Koch never really recovered — as best I can find, she’s currently a sometimes commentator for local Minnesota media. Ryan lays out at the Daily Beast that in sex scandals, male politicians get a second chance, while women in sex scandals get a Scarlet Letter. If Donald Trump were Donna Trump, Ryan posits, it’s highly unlikely she’d have been elected after bragging about sexually assaulting men, much less having affairs and pimping herself out as a real man’s woman (even the phrase “man’s woman” evokes a kind of cognitive dissonance, no?)
Currently, Missouri Governor Eric Greitens has just acknowledged a consensual, monthslong affair in 2015 with his hairdresser, prior to his campaign for election. It’s far juicier than Barry’s — an audio recording released between the hairdresser and her former husband claimed Greitens had tied up the naked hairdresser, blindfolded her, and warned her to not speak of the affair. The hairdresser’s ex-husband’s attorney now claims Greitens slapped her and blackmailed her. Greiten denies any blackmail, violence or coercion, and says he will not resign.
Barry says she won’t resign either. Local reports indicate that “We love our mayor” billboards have popped up around town, signaling a groundswell of support for Barry to stay in office, too.
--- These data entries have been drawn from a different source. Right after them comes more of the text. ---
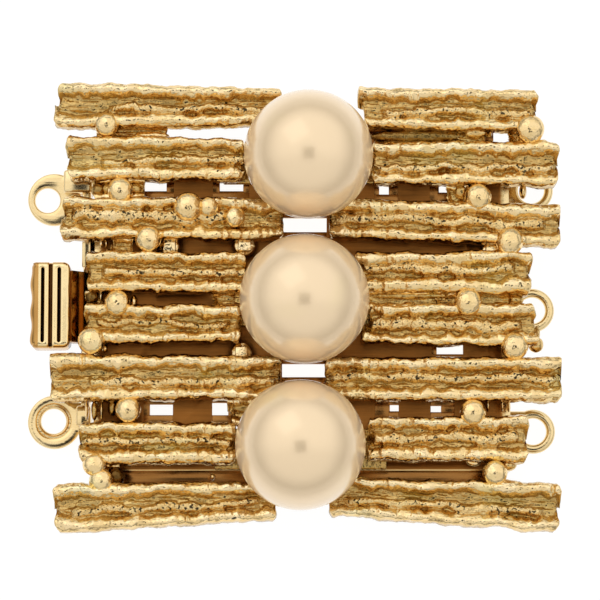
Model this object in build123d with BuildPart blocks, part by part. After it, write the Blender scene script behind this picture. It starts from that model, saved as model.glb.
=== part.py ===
from build123d import *
from collections import namedtuple
import math
import os

# A multi-strand box clasp lying on its back. +X runs to the fixed rings, +Y across the strands, +Z up to the
# pearls. The origin is under the middle of the clasp's length, on the surface that it rests on. Reaches and
# shares along X are counted from the pearl column. All sizes are in millimetres.

# Field of bark bars
half_length = 16.0
bar_width = 2.9
bar_gap = 0.625
bar_height = 1.85
bar_lift = 0.15
ball_diameter = 1.35
web_bite = 0.41
web_lift = 0.2

# Pearls and their seats
pearl_diameter = 8.0
pearl_gap = 0.06
cup_diameter = 4.6
cup_floor = 0.3
arm_width = 2.6
arm_reach = 5.4
arm_thickness = 0.5
peg_diameter = 0.9
peg_length = 3.2
peg_gap = 0.05

# Posts that carry the casting on the plate behind it
post_diameter = 0.9
post_gap = 0.05
seat_gap = 0.05

# Plate, end wall and box
metal = 0.4
mouth_setback = 2.8
rear_setback = 3.1
plate_inset = 0.9
body_height = 3.0
box_inset = 4.9
box_reach = 2.0
lip_depth = 0.4
notch_gap = 0.35

# Tongue
leaf_metal = 0.5
slide_gap = 0.1
side_gap = 0.2
fold_radius = 0.3
fold_gap = 0.06
end_plate_gap = 0.3
end_plate_metal = 0.55
end_plate_margin = 1.35
end_plate_height = 1.9
ring_tab_width = 1.25

# Strand rings
tongue_ring_diameter = 3.2
tongue_ring_hole = 1.5
tongue_ring_offset = 2.325
tongue_ring_lean = 0.25
tongue_ring_pitch = 7.05
fixed_ring_diameter = 2.8
fixed_ring_hole = 1.65
fixed_ring_offset = 1.55
fixed_ring_pitch = 7.7
fixed_tab_width = 2.0

# Lever
spring_metal = 0.35
lever_setback = 0.4
catch_gap = 0.1
catch_setback = 0.15
neck_half_width = 2.25
neck_length = 1.4
neck_drop = 0.45
thumb_length = 2.45
thumb_half_width = 2.6
thumb_room = 0.95
thumb_height = 2.1
thumb_corner = 0.45
thumb_rounding = 0.25
groove_width = 0.34
groove_depth = 0.45
groove_pitch = 0.64

# One row for each bark bar. Outer and inner ends are shares of half_length, the places of the middle line at
# both ends are shares of half_width, and the breadths there are shares of bar_width.
Bar = namedtuple("Bar", "side outer inner outer_place inner_place outer_breadth inner_breadth")
bars = [
    Bar(-1, 0.969, 0.094, 0.890, 0.868, 1.02, 0.80),
    Bar(-1, 0.925, 0.238, 0.655, 0.650, 1.00, 0.96),
    Bar(-1, 0.944, 0.084, 0.385, 0.380, 0.97, 0.92),
    Bar(-1, 0.844, 0.231, 0.145, 0.140, 0.93, 0.90),
    Bar(-1, 0.852, 0.250, -0.085, -0.088, 0.90, 0.84),
    Bar(-1, 0.990, 0.095, -0.328, -0.325, 1.06, 0.97),
    Bar(-1, 0.870, 0.269, -0.615, -0.617, 0.95, 0.92),
    Bar(-1, 0.963, 0.113, -0.905, -0.866, 1.10, 0.84),
    Bar(1, 0.906, 0.228, 0.868, 0.878, 0.96, 0.90),
    Bar(1, 0.990, 0.269, 0.628, 0.634, 1.00, 0.97),
    Bar(1, 1.000, 0.100, 0.350, 0.385, 0.95, 0.90),
    Bar(1, 0.880, 0.238, 0.138, 0.142, 0.97, 0.92),
    Bar(1, 0.882, 0.263, -0.095, -0.092, 0.92, 0.88),
    Bar(1, 1.000, 0.082, -0.335, -0.330, 0.99, 0.96),
    Bar(1, 0.862, 0.250, -0.600, -0.597, 1.02, 0.94),
    Bar(1, 0.982, 0.100, -0.897, -0.852, 1.08, 0.84),
]

# Sections along a bar, from its outer to its inner end: the place as a share of the bar's length, how far the
# middle line drifts and how broad and high the bark is, as shares of bar_width and bar_height.
Station = namedtuple("Station", "along drift breadth height")
stations = [
    Station(0.00, 0.00, 0.93, 0.90),
    Station(0.14, 0.02, 1.02, 1.00),
    Station(0.36, -0.03, 0.95, 0.92),
    Station(0.62, 0.03, 1.02, 0.98),
    Station(0.84, -0.01, 0.96, 0.91),
    Station(1.00, 0.00, 0.98, 0.94),
]

# Outline of the bark: two edge ridges, two troughs and a low middle ridge, as shares of the bar's breadth and
# height.
Crest = namedtuple("Crest", "across up")
bark_outline = [
    Crest(-0.42, 0.00),
    Crest(0.42, 0.00),
    Crest(0.50, 0.40),
    Crest(0.48, 0.84),
    Crest(0.38, 1.00),
    Crest(0.29, 0.88),
    Crest(0.20, 0.56),
    Crest(0.09, 0.74),
    Crest(-0.07, 0.76),
    Crest(-0.19, 0.55),
    Crest(-0.29, 0.87),
    Crest(-0.38, 1.00),
    Crest(-0.48, 0.84),
    Crest(-0.50, 0.40),
]

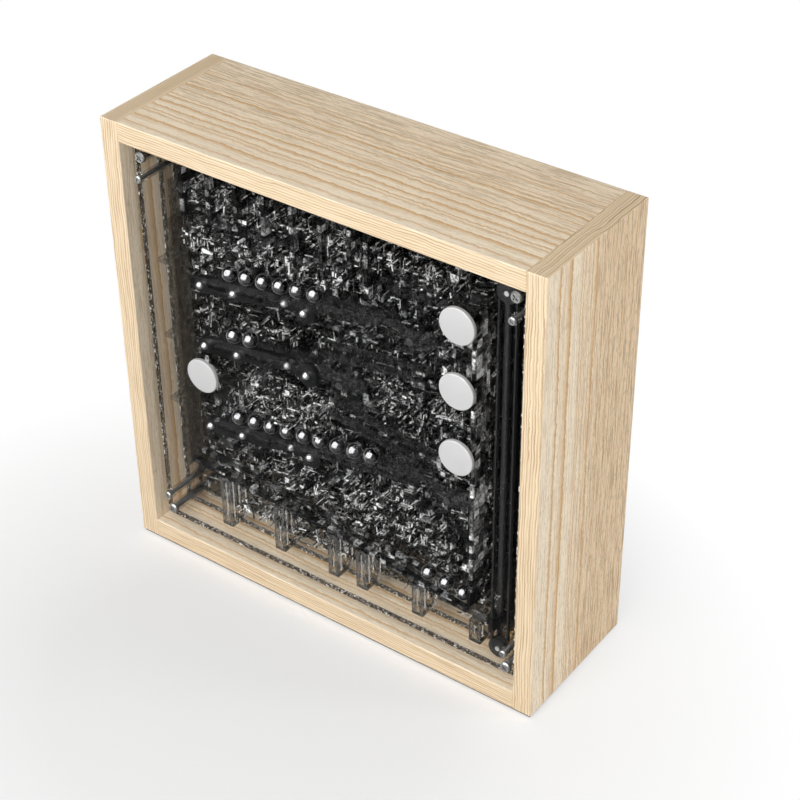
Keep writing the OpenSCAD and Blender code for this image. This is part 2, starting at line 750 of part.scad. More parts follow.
module idler_shaft() raised() color("silver")
    bar_y(pulley_x, pulley_top_z, shaft_front, y_bearing_back - shaft_front + 1, shaft_r);

module bush(z, y, t) difference() {
    union() {
        bar_y(pulley_x, z, y - eps, t + eps, bush_r);
        bar_y(pulley_x, z, y - bush_head[1], bush_head[1], bush_head[0]);
    }
    bar_y(pulley_x, z, y - 2, t + 3, shaft_r + run_fit);
}

module shaft_bushes() raised() color("goldenrod") {
    for (z = [pulley_z, pulley_top_z]) {
        bush(z, y_track, plate_t);
        bush(z, y_bearing, plate_t);
    }
    bush(pulley_z, y_black, back_t);
}

module guide_rod() raised() color([0.2, 0.2, 0.2])
    translate([rod_at[0], rod_at[1], rod_low]) cylinder(h = case_h - 2 * rod_low, r = rod_r);

rod_low = 19;
rod_block = [8, 4.5];

module rod_blocks() raised() color("gainsboro", 0.5)
    for (z = [rod_low - 1, case_h - rod_low + 1 - rod_block[1]])
        difference() {
            translate([rod_at[0] - rod_block[0] / 2, rod_at[1] - rod_r - 1.2, z])
                cube([rod_block[0], y_track - side_gap - rod_at[1] + rod_r + 1.2, rod_block[1]]);
            translate([rod_at[0], rod_at[1], rod_low]) cylinder(h = case_h - 2 * rod_low, r = rod_r + hole_gap);
        }

carriage_top = cup_z - 4;
carriage_left = belt_x - belt[1] / 2 - 0.9;

module carriage() raised() color([0.15, 0.15, 0.16]) difference() {
    union() {
        translate([carriage_left, rod_at[1] - rod_r - 1.6, carriage_top - carriage_h])
            cube([rod_at[0] + rod_r + 0.8 - carriage_left, y_track - 0.6 - rod_at[1] + rod_r + 1.6, carriage_h]);
        translate([carriage_left, belt_y - belt[0] / 2 - 0.7, carriage_top - carriage_h])
            cube([belt[1] + 1.8, belt[0] + 3.2, carriage_h]);
    }
    translate([rod_at[0], rod_at[1], 0]) cylinder(h = case_h, r = rod_r + run_fit);
    translate([belt_x - belt[1] / 2 - run_fit, belt_y - belt[0] / 2 - run_fit, 0])
        cube([belt[1] + 2 * run_fit, belt[0] + 2 * run_fit, case_h]);
}

// An open cup: a floor and a lip at the front, back and right
module lift_cup() raised() color("gainsboro", 0.5) {
    left = cup_x - ball_r;
    front = y_channel + 0.8;
    deep = channel_t - 1.6;
    wide = carriage_left - left;
    translate([left, 0, cup_z - cup_floor]) sheet(front, deep)
        polygon([[0, -cup_t], [wide, -cup_t], [wide, 0.6], [0, -0.6]]);
    for (y = [front, front + deep - 1.2])
        translate([left, y, cup_z - cup_floor - eps]) cube([carriage_left - left, 1.2, 4]);
    translate([carriage_left - 0.6, front, cup_z - cup_floor - eps]) cube([0.6, deep, 4]);
}

gate_x = wall_x - 0.4 - gate_t;

gate_w = 10;
gate_foot = reserve_z - (gate_x - reserve_x) * tan(slope) - rail_top / cos(slope) + 0.05;

module feed_gate() raised() color([0.15, 0.15, 0.16])
    translate([gate_x, y_ball - gate_w / 2, gate_foot]) cube([gate_t, gate_w, 32]);

// ---------- motor and electrics behind the back plate ----------

motor_y = gear_y + gear_w + 1;
motor_back = y_cover - motor_gap;

module motor_gear() raised() color("white") {
    translate([motor_x, 0, pulley_z]) sheet(gear_y, gear_w) difference() {
        rotate(180 / motor_teeth) gear_outline(motor_teeth);
        for (a = [0 : 90 : 270]) rotate(a + 45) translate([gear_m * motor_teeth * 0.28, 0]) circle(1.6);
    }
    bar_y(motor_x, pulley_z, gear_y + gear_w - eps, 5, shaft_r);
}

// The motor, its gearbox and a three-legged plate that stands on the back plate
module gear_motor() raised() color("darkgray") difference() {
    union() {
        bar_y(motor_x, pulley_z, motor_y, gearbox[1], gearbox[0]);
        bar_y(motor_x, pulley_z, motor_y + gearbox[1] - eps, motor_back - motor_y - gearbox[1] + eps, motor_r);
        for (a = [75, 165, 240]) {
            leg = (gear_m * motor_teeth / 2 + 3.6) * [cos(a), sin(a)];
            translate([motor_x, 0, pulley_z]) sheet(motor_y, 1.5) arm([0, 0], leg, 4);
            bar_y(motor_x + leg[0], pulley_z + leg[1], y_black_back, motor_y - y_black_back + 1, 1.9);
        }
    }
    bar_y(motor_x, pulley_z, motor_y - 1, 6, shaft_r + run_fit);
}

board_at = [-50, 60];
board_size = [70, 50, 1.6];
board_y = y_black_back + 6;

module circuit_board() raised() {
    color("darkgreen") translate([board_at[0], board_y, board_at[1]])
        cube([board_size[0], board_size[2], board_size[1]]);
    color("gray") for (x = [4, board_size[0] - 4], z = [4, board_size[1] - 4])
        bar_y(board_at[0] + x, board_at[1] + z, y_black_back, 6 + eps, 2.5);
    color([0.1, 0.1, 0.1]) for (p = [[20, 26, 12], [44, 16, 8], [52, 34, 9]])
        translate([board_at[0] + p[0] - p[2] / 2, board_y + board_size[2] - eps, board_at[1] + p[1] - p[2] / 2])
            cube([p[2], 2, p[2]]);
}

module power_jack() raised() color([0.1, 0.1, 0.1]) translate([jack_at[0], 0, jack_at[1]]) difference() {
    union() {
        bar_y(0, 0, y_cover - 12, 12 + cover_t, jack_r);
        bar_y(0, 0, y_cover + cover_t, 1.6, jack_r + 2);
        bar_y(0, 0, y_cover - 3, 3, jack_r + 2);
    }
    bar_y(0, 0, y_cover - 8, 20, 2.8);
}

// ---------- buttons ----------
clip = [3.5, 1];

module button(p) raised() color("whitesmoke") {
    bar_y(p[0], p[1], y_front - button_travel - 0.6 - cap_t, cap_t, cap_r);
    bar_y(p[0], p[1], y_front - button_travel - 0.6 - eps, button_travel + 0.6 + plate_t + 0.3 + 2 * eps, stem_r);
    bar_y(p[0], p[1], y_channel + 0.3, clip[1], clip[0]);
}

// Spring washers under the caps, drawn pressed flat
module button_springs() raised() color("silver")
    for (p = button_places()) difference() {
        bar_y(p[0], p[1], y_front - 0.5, 0.5, 4.6);
        bar_y(p[0], p[1], y_front - 1, 2, 2.9);
    }

module minute_button() button([button_x, button_z[0]]);
module ten_minute_button() button([button_x, button_z[1]]);
module hour_button() button([button_x, button_z[2]]);
module release_button() button(release_at);

frame_top();
frame_bottom();
frame_left();
frame_right();
base_pad();
front_plate();
track_plate();
bearing_plate();
back_plate();
rear_cover();
corner_blocks();
corner_screws();
small_screws();
cover_screws();
standoff_tubes();
row_rails();
transfer_rails();
trough_rails();
trough_brackets();
left_guide();
lift_wall();
clear_fins();
minute_lever();
ten_minute_lever();
hour_lever();
minute_studs();
ten_minute_studs();
hour_studs();
minute_link();
ten_minute_link();
hour_link();
minute_tray();
ten_minute_tray();
hour_tray();
tray_pins();
lever_springs();
minute_balls();
ten_minute_balls();
hour_balls();
reserve_balls();
lift_belt();
drive_pulley();
idler_pulley();
drive_shaft();
idler_shaft();
guide_rod();
rod_blocks();
carriage();
lift_cup();
feed_gate();
shaft_bushes();
motor_gear();
gear_motor();
circuit_board();
power_jack();
minute_button();
ten_minute_button();
hour_button();
release_button();
button_springs();
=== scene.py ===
import bpy, bmesh, json, math, random
from mathutils import Vector, Matrix

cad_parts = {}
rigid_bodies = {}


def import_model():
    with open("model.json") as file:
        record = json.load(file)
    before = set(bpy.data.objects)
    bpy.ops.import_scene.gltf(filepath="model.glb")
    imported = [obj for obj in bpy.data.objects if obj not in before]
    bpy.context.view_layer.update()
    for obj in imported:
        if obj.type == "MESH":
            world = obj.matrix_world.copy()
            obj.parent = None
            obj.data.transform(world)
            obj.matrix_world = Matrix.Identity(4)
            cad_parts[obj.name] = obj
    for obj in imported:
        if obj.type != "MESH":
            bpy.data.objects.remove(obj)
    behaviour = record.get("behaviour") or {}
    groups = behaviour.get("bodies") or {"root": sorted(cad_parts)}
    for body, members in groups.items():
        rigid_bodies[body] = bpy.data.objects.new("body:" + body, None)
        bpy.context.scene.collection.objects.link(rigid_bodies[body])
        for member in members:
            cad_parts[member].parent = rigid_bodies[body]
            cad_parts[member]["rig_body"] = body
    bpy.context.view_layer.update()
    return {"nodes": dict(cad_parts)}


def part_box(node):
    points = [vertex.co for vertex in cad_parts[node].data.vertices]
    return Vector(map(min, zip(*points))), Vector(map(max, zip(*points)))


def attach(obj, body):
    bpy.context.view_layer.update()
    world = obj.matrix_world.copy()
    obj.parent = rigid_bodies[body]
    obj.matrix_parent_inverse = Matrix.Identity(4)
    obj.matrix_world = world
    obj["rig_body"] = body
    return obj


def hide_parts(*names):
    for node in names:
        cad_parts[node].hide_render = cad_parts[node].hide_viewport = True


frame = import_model()
nodes = frame["nodes"]
scene = bpy.context.scene

# camera at the photograph's viewing angle
view = {
    "lens": 89.29,
    "sensor": 36,
    "clip": 0.01,
    "position": (0.5806, -0.7610, 0.8232),
    "forward": (-0.480632, 0.655355, -0.582664),
    "roll": math.radians(-0.61),
}


def makeCamera():
    data = bpy.data.cameras.new("mainCamera")
    data.lens = view["lens"]
    data.sensor_width = view["sensor"]
    data.clip_start = view["clip"]
    camera = bpy.data.objects.new("mainCamera", data)
    camera.location = view["position"]
    camera.rotation_mode = "QUATERNION"
    aim = Vector(view["forward"]).normalized().to_track_quat("-Z", "Y")
    camera.rotation_quaternion = aim @ Matrix.Rotation(view["roll"], 3, "Z").to_quaternion()
    scene.collection.objects.link(camera)
    scene.camera = camera


makeCamera()
scene.view_settings.view_transform = "Standard"
print("camera set")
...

But her staying in office isn’t sitting well with everyone, either.
Still, the idea of any man accused of infidelity, using public monies no less, would be forced to resign and have his handed to him on a stake, that’s not always the case either. Mark Sanford was pressured to resign as Governor of South Carolina after his affair with Argentinian soulmate, but refused. Impeachment proceedings were called off, and he was reelected to Congress in 2014 and 2016. Rudy Giuliani’s affairs didn’t harm his political career. San Francisco mayor Gavin Newsom recovered from a 2007 affair, and is now running for governor this year, and currently with more funding than his opponents. David Petraeus, the former CIA director caught having an affair with biographer Paula Broadwell, did resign. But he’s now a partner in a private equity firm, and Broadwell is, according to a recent follow-up piece in the New York Times, still struggling to find her footing, noting that, in the aftermath, “Mr. Petraeus had many defenders — and a four-decade career of service to stand on. Ms. Broadwell did not.”
It will be interesting to see if either Barry or Greitens resigns. It’s interesting to watch the grand public experiment of seeing what power does to anyone, male or female, and how gender shapes our perceptions of those abuses. But one thing we know for sure, is that Greitens still has a much better chance of bouncing back.